I don't have any problem with Ice Cube moving forward, spreading his wings, making family films. Heck, "Barbershop" wasn't bad. In fact, it's a perfect example of exactly how to hit the mainstream without sacrificing substance, style or quality. I don't need Ice Cube to be angry all of the time, because that's not realistic. Railing against Cube in a comedy is like complaining about Metallica cutting their hair. Make all of the kid-friendly flicks you want, Cube. JUST MAKE THEM GOOD.
"Lottery Ticket" is not good. "Lottery Ticket" is awful.
Bow Wow plays a teenage Foot Locker employee who buys a lottery ticket worth over $300 million dollars. The problem is that it's Fourth of July weekend, so he can't collect until the following Tuesday (is that how it really works?). Wacky hijinks ensue as the neighborhood learns of his new found riches, as wacky hijinks often do.
It's actually a pretty strong premise for comedy or drama, but the movie doesn't deliver on either level.
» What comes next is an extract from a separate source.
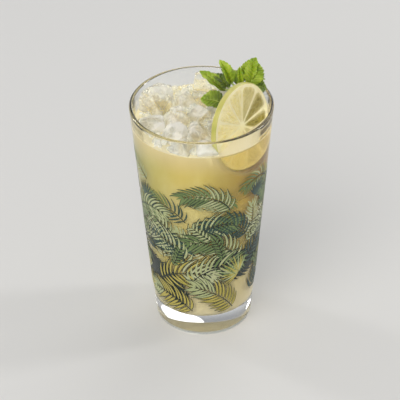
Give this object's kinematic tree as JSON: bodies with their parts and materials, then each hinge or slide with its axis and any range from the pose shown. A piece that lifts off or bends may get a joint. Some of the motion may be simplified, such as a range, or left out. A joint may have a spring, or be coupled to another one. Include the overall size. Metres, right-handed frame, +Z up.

Visually, music video director Erik White knows how to stage a neighborhood barbeque or show off some Nikes with flair, but the script just sucks.
Maybe the rapper formerly known as "Lil" can act, but since his one-note character doesn't require him to do anything more than react to other people, who knows?
Bow Wow is surrounded by his wise-cracking best friend (Brandon T. Jackson), his kindly Bible thumping grandmother (Loretta Devine), the girl next door he's somehow never thought about romantically (Naturi Naughton), the gold digging hot chick (Teairra Mari) he lusts after, the neighborhood preacher (Mike Epps) who waves a pistol around and loves big houses / big-booty girls, a neighborhood bully (Gbenga Akinnagbe) twice as frightening as Deebo from "Friday" but somehow absolutely boring, the neighborhood gossip (a completely wasted Charlie Murphy, who doesn't say or do anything funny), the neighborhood crime boss (Keith David), the neighborhood crime boss' right-hand man with a heart-of-gold (Terry Crews) and a reclusive old man (Ice Cube).
Somebody should tell Ice Cube that dying his beard gray and speaking with a spotty Southern accent isn't "acting." (I'm not volunteering to tell him that, of course).
There's a scene in "Lottery Ticket" where Bow Wow's friends accompany him to a fancy restaurant and have no idea how to behave, looking confused by the food and generally causing a ruckus. It instantly made me think of Bill O'Reilly. How could Cube allow that scene? It makes "Soul Plane" look progressive. And let's not get into Jackson's reaction to a hot girl.
Back in 1997, Ice Cube rapped alongside Public Enemy on "Burn Hollywood Burn," spitting lines with venom, lines like, "Let's check out a flick that exploits the color," with biting sarcasm. "Many intelligent black men seemed to look uncivilized when on the screen," Big Daddy Kane added.
The comedy in "Lottery Ticket" isn't funny, the social commentary isn't coherent (wearing a suit, letting your friends ride in a helicopter and starting a vague foundation is how you uplift the community, apparently). There is nothing that feels real, interesting, urgent or engaging about this movie whatsoever.
My advice to moviegoers would be to avoid "Lottery Ticket" the way Amerika's Most Wanted should have avoided it himself. I know the guy who wrote those songs and who burst into Hollywood with quality fare like "Boyz N The Hood" and the first "Friday" is still capable of greatness, but he's clearly being lazy. C'mon, Cube!